Mais bientôt le Festival soulève la controverse. Chaque année, le bilan policier s’alourdit ; vandalisme, méfaits, bagarres et accidents mortels causés par des conducteurs ivres viennent ternir les festivités. Une étude menée en 1985 confirme qu’une bonne partie de la population perçoit alors le Festival comme une beuverie. À partir de cette époque, la Ville de Rimouski réduit de 90 000 $ à 50 000 $ la subvention versée à la corporation. D’ailleurs lors d’une réunion mouvementée du Conseil municipal, le 19 mars 1984, le président de la Corporation du Festival, Paul-André Boucher, et tous les administrateurs, quittent brusquement la salle en laissant leurs vestons à carreaux sur les chaises, un geste qualifié de « numéro de cirque » par le maire Philippe Michaud.
En 1989, l’organisme est confronté à un manque criant de relève et à l’essoufflement du bénévolat. Cette année-là le Festival est sauvé de justesse, mais le sursis est de courte durée puisqu’en 1991 le milieu se désintéresse totalement de sa grande fête d’automne. Seulement quatre personnes se présentent à une réunion extraordinaire entraînant au mois de mars la dissolution de la corporation.
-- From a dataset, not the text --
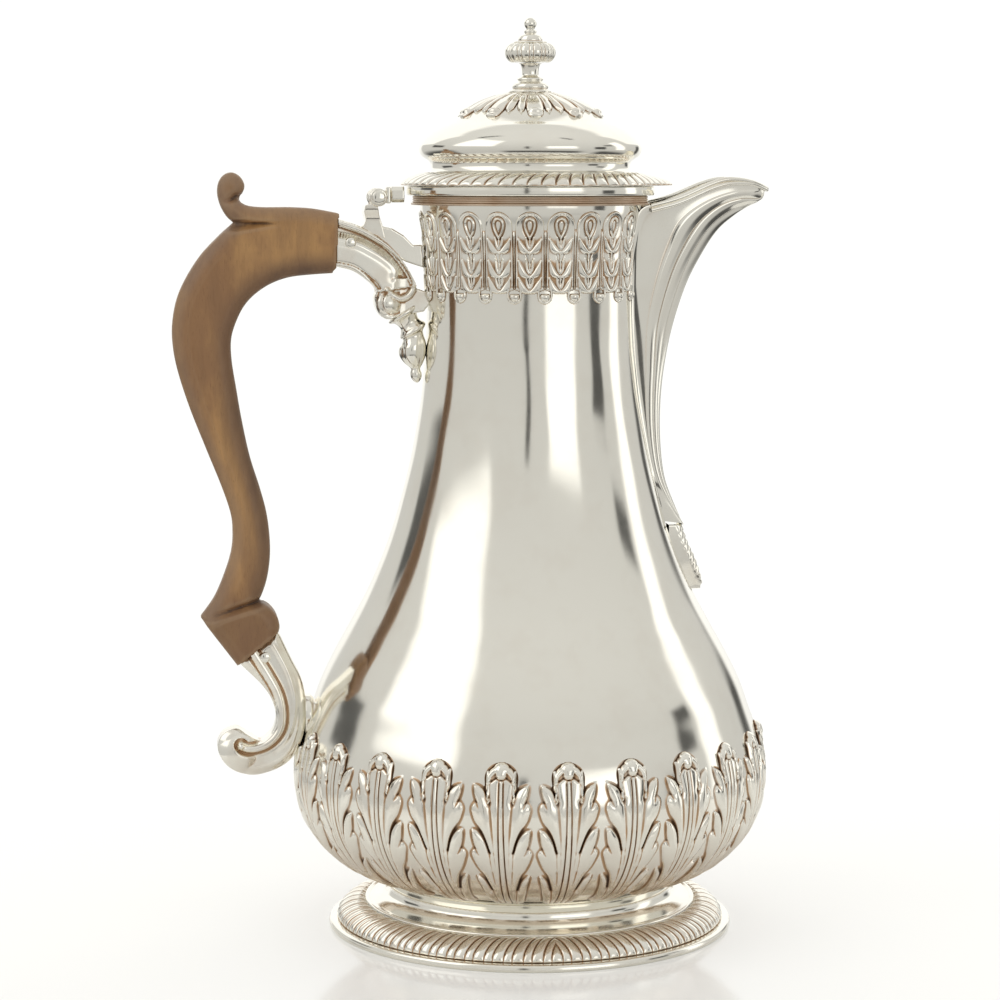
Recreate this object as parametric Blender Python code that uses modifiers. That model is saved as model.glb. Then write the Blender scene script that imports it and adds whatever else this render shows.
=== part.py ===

C’est à Pierre-Paul D’Anjou, celui-là même qui avait créé le Saloon en 1972, que l’on doit la relance du Festival d’automne en 2002. Cette fois, la grande fête change totalement d’orientation avec une programmation destinée principalement aux familles. Cette nouvelle mouture du Festival d’automne dure 10 ans. Encore une fois, le manque de relève et des problèmes financiers empêchent la présentation de l’événement en 2012. Puis, le 3 février 2013 les dirigeants de la Corporation du festival, aux prises avec une dette de plus de 127 000 $, annoncent que l’organisme s’est placé sous la protection de la Loi sur la faillite et l’insolvabilité. Cette fois, la page semble définitivement tournée sur le Festival d’automne de Rimouski.